SQS stands for Simple Queue Service. It is a fully managed, highly available, distributed queuing system. In plain English, this simply mean that AWS abstracts away the infrastructure and operational issues of running SQS. You don’t have to worry about managing the underlying infrastructure, replication and resilience as the SQS servers are distributed within an AWS region for high availability by default.
If we placed a queue in front of the consumer instance, the JSON messages will be persisted in that queue until they are processed by the consumer.
The consumer EC2 instance can then poll the queue i.e. intermittently check if there are any messages for it to consume. Once the message has been received and processed by the consumer, it will delete the message from the queue. This final step is an important feature of SQS as it ensures fault tolerance. Messages picked up from a queue are temporarily hidden for a period of time so that the consumer does not pick up the same message more than once. SQS has a visibility timeout setting (0 seconds - 12 hours as of writing) which is how long the messages are hidden before they reappear in the queue. This visibility timeout imparts fault tolerance to the system because it ensures that messages are not lost if the consumer fails. Messages re-appear after the visibility timeout expires, allowing the consumer to pick it up and reprocess again. Messages are only removed from the queue if they are explicitly deleted by the consumer i.e. when they have been processed and are no longer needed.

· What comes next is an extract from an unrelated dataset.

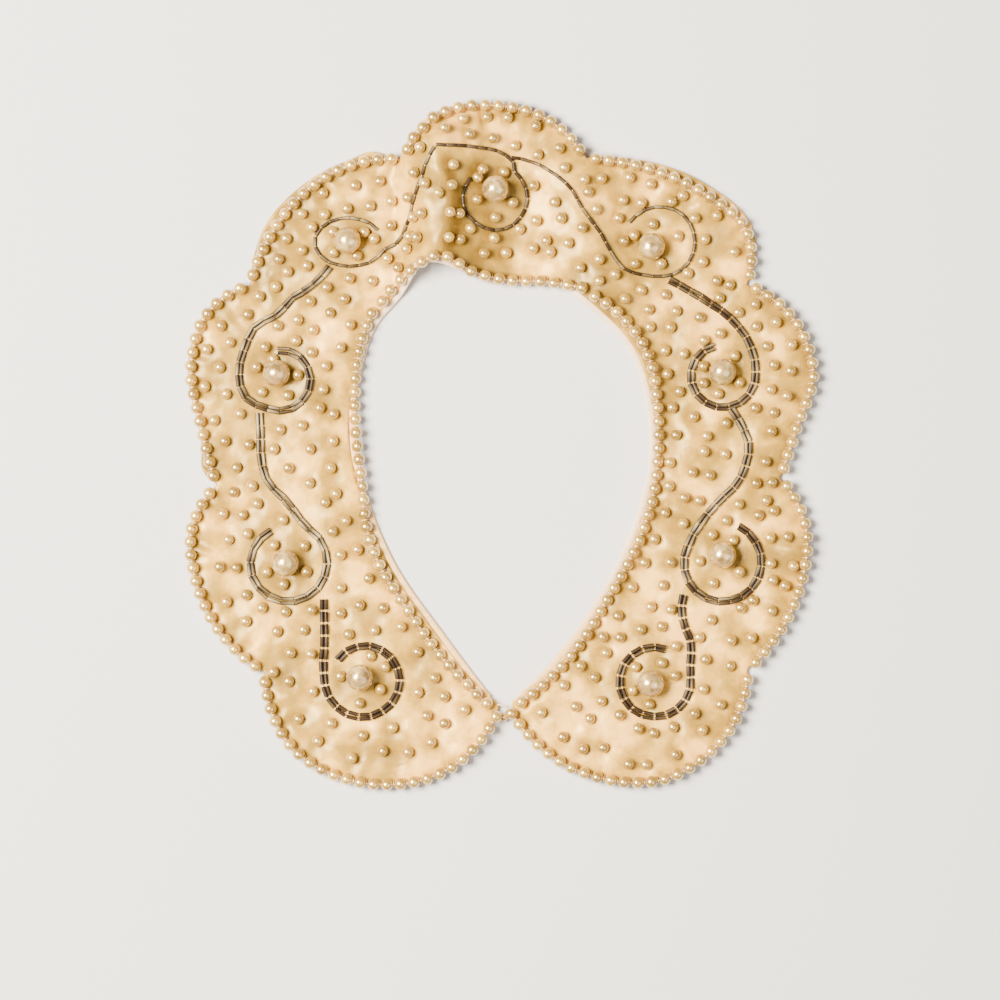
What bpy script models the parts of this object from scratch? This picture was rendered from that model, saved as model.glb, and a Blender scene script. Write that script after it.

Adding queues to an architecture is an easy and scalable way to decouple components and make the system fault tolerant.
“There are no solutions. There are only trade-offs” - Thomas Sowell
Choosing between synchronous and asynchronous communication patterns is all about trade-offs. Synchronous communication is ideal for database replication where strongly consistent reads are required. This however comes at the cost of a tightly coupled architecture with no fault tolerance. Asynchronous communication is ideal for loosely coupled, fault tolerant architectures.